Тогда собрались русские князья, давние соратники Владимир, Святополк и Давыд, и решили направить совместный удар в самое сердце Кумании, чтобы разом покончить с опасным соседом, чтобы брошенный на колени половец уже больше не поднялся. И было после этого сбора сильное землетрясение. Но русские князья нашли в себе достаточно мужества, чтобы увидеть в посланном Богом землетрясении доброе предзнаменование, а не предвестник собственной гибели. По весне, в Великий пост, дружины с песнями и молитвами двинулись на восток.

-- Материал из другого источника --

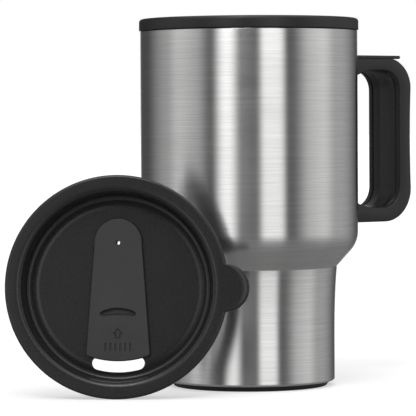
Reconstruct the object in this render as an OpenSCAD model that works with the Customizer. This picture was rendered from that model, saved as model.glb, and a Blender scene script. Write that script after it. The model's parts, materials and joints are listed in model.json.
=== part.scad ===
// Insulated travel mug: wide steel barrel over a narrow cup-holder section, black
// rim, D handle and foot, and a push-in lid with a sliding closure. Millimetres, Z up,
// the mug's axis is Z, the floor is z = 0 and the handle points along +X.
// The lid is off: it stands on its edge beside the mug, top outwards, slider open.

/* [Mug body] */
// Height from the floor to the drinking rim
mug_h = 150; // [146:1:160]
// Outside diameter of the wide barrel
barrel_d = 89; // [88:0.5:92]
// Outside diameter of the cup-holder section near the floor
foot_d = 69.4; // [67:0.2:71]
// Outside diameter of the cup-holder section at the crease under the shoulder
waist_d = 71.6; // [71:0.2:72]
// Height where the shoulder reaches the barrel's full diameter
shoulder_z = 63.2; // [61:0.2:64]
// Radius of the rounded part of the shoulder
shoulder_r = 12.3; // [11:0.1:13]
// Slope of the shoulder's straight part, degrees from the vertical
shoulder_slope = 42; // [38:1:46]
// Thickness of the outer steel wall
shell_t = 0.6; // [0.5:0.1:0.8]
// Thickness of the liner's wall
liner_t = 0.5; // [0.4:0.1:0.7]
// Distance from the outside of the shell to the outside of the liner
jacket_t = 4.6; // [4.4:0.1:5]

/* [Rim and foot] */
// Height of the rim collar that shows above the steel
collar_h = 4.8; // [4:0.1:6]
// How far the collar stands out past the barrel
collar_lip = 0.4; // [0.3:0.1:0.6]
// Bore of the collar and the liner, where the lid goes in
mouth_d = 78.8; // [78.4:0.1:79]
// Diameter of the black foot
foot_cap_d = 64.4; // [63:0.2:65]
// Height of the foot that shows under the steel
foot_cap_h = 2; // [1.8:0.1:2.6]
// Thickness of the non-slip pad
pad_t = 0.9; // [0.6:0.1:1.2]

/* [Handle] */
// Width of the handle, side to side
handle_w = 21; // [19:0.5:23]
// Distance from the mug's axis to the handle's outer face
handle_reach = 79.3; // [76:0.1:84]
// Distance from the mug's axis to the face the fingers touch
grip_x = 72.8; // [71:0.1:73.5]
// Height of the handle's top face
handle_top = 135.4; // [133:0.2:137]
// Height of the handle's underside
handle_bottom = 65.5; // [65:0.1:67]
// Depth of the top arm, thumb rest included
top_arm_t = 6.2; // [5.6:0.1:6.4]
// Depth of the bottom arm
bottom_arm_t = 6; // [5.2:0.1:6]
// Thickness of the thumb rest
thumb_t = 1.4; // [1.2:0.1:1.6]
// Thickness of the frame's outer wall
frame_wall = 2.2; // [2:0.1:2.4]

/* [Lid] */
// Diameter of the lid's flange
lid_d = 87.8; // [86:0.2:89]
// Thickness of the flange
flange_t = 3; // [2.6:0.1:3.4]
// Diameter of the plug that goes into the mug
plug_d = 76.8; // [76.4:0.1:77.2]
// Depth of the plug under the flange
plug_h = 12; // [11.5:0.1:13]
// Depth of the deck below the flange's top face
deck_depth = 9.6; // [9:0.1:10]
// Radius of the round pull tab
tab_r = 9.4; // [8:0.1:10]
// Distance from the lid's axis to the end of the tab
tab_reach = 52; // [50:0.1:54]

/* [Slider] */
// Length of the sliding plate
slider_l = 55.4; // [54:0.1:56.2]
// Distance from the lid's axis to the plate's wide end, when open
slider_end = 28.2; // [28:0.1:29]
// Width of the plate at its wide end
slider_w = 25.4; // [24:0.1:25.6]
// Thickness of the plate
slider_t = 1.8; // [1.6:0.1:2]
// Travel from open to shut
slider_travel = 6.5; // [6:0.1:6.5]
// Inner radius of the drinking slot
slot_in = 28.2; // [27.8:0.1:28.6]
// Outer radius of the drinking slot
slot_out = 33.3; // [33:0.1:33.6]
// Diameter of the vent hole
vent_d = 2; // [1.6:0.1:2.4]

/* [Lid's resting place] */
// How far the lid leans back towards the mug, degrees
lid_lean = 5.5; // [4:0.5:6]
// Which way the lid's top faces, degrees about Z from -Y
lid_turn = -40; // [-44:1:-36]
// Place of the lid's centre along X
lid_x = -74.5; // [-80:0.5:-74]
// Place of the lid's centre along Y
lid_y = -11; // [-16:0.5:-10.5]

/* [Hidden] */

$fn = 96;
tiny = 0.1;                     // gap between parts that lie against each other
past = 2;                       // how far a cutting shape runs past a face

barrel_r = barrel_d / 2;
foot_r = foot_d / 2;
waist_r = waist_d / 2;
mouth_r = mouth_d / 2;
collar_z = mug_h - collar_h;
shell_corner = 2;               // radius of the shell's bottom corner
straight_z = 14;                // the cup-holder section is a true cylinder up to here
neck_r = barrel_r - 0.8;        // the shell steps in under the collar
neck_top = mug_h - 2;
foot_hole_r = 30.9;             // opening in the shell's bottom
liner_floor = 9;                // underside of the liner
liner_corner = 3;
lip_z = collar_z - 2;           // top of the liner's lip
lip_r = 42.6;
slot_half = 10.25;              // half width of the drinking slot
tab_turn = -0.7;                // the tab sits this many degrees off the lid's X axis
tab_under = 0.7;                // the tab's underside, above the flange's underside
tab_hole_r = 40.5;              // the tab stops inside the flange
deck_fillet = 1.1;              // where the well's wall runs into the deck

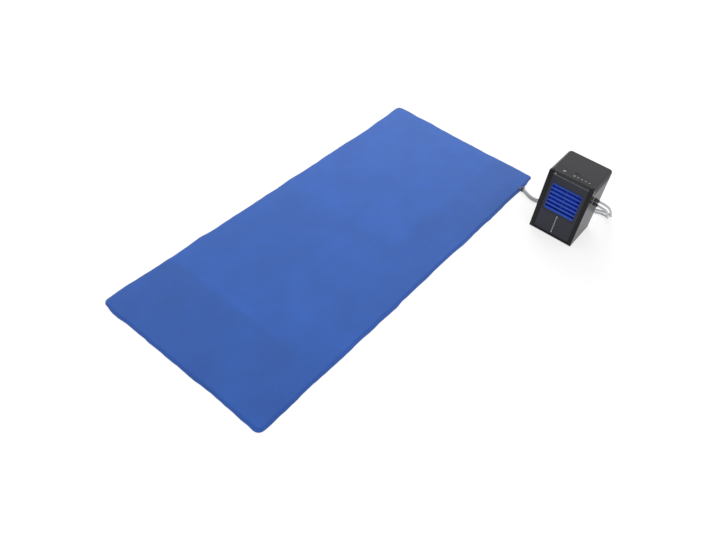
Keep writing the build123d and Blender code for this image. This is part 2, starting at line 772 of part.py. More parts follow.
# Fill lid: rear edge rounded about its pins, finger notch in the front edge
with BuildPart() as top_lid:
    with BuildSketch(unit_floor.offset(deck_top - lid_thickness)):
        with Locations((unit_middle, lid_middle_y)):
            Rectangle(lid_width, lid_depth)
        with Locations((unit_middle, lid_front)):
            SlotOverall(22.0, 5.0, mode=Mode.SUBTRACT)
    extrude(amount=lid_thickness)
    front_edges = top_lid.edges().filter_by(Axis.Z).group_by(Axis.Y)[0].sort_by(Axis.X)
    fillet([front_edges[0], front_edges[-1]], lid_corner_radius)
    fillet(top_lid.faces().sort_by(Axis.Y)[-1].edges().filter_by(Axis.X), lid_thickness / 2 - 0.01)
    with BuildSketch(unit_side.offset(unit_middle)):
        with Locations((pin_y, pin_z)):
            Circle(pin_radius)
    extrude(amount=lid_width / 2, both=True, mode=Mode.SUBTRACT)
save(top_lid, "top_lid")

# Steel pins at the lid's rear corners
pin_length = 10.0
with BuildPart() as lid_hinge_pins:
    for start_x in (lid_side_margin - pin_reach, unit_width - lid_side_margin + pin_reach - pin_length):
        with BuildSketch(unit_side.offset(start_x)):
            with Locations((pin_y, pin_z)):
                Circle(pin_radius)
        extrude(amount=pin_length)
save(lid_hinge_pins, "lid_hinge_pins")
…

И взяли половецкие земляные городки Шарукан и Сугров. Причем Шарукан взяли без боя. Добрые христиане, что жили там, сами раскрыли ворота и встретили русских не как врагов-завоевателей, а как милых сердцу гостей. Сугров же, который защищался, развалили на стороны и обратили в пепел. Население избили. Но половцы все еще находили в себе силы для борьбы, не теряли надежды отразить удар. И дважды бросали на русских собранное поспешно воинство. И дважды испытали на себе Мономахово умение. Развеял их князь по степи, будто камышовый пух по ветру. Он половецкие деревянные шлемы раскалывал, как яичную скорлупу. И, выбирая себе самых рослых противников, столько подвигов совершил, что половецкие витязи стали его избегать. Свои же ратники с тех пор поговаривали между собой, что князь Мономах ударял мечом один раз, но от того удара слетало на землю сразу шесть команских голов, ибо было шесть концов у того креста, который князь сжимал левой рукой и использовал вместо щита. Видно, стояла на стороне Мономаха святая сила и водила его рукой, и дело его было правое. Иначе не сумел бы он сразить стольких великанов-язычников в свои пятьдесят восемь лет и при своем среднем росте.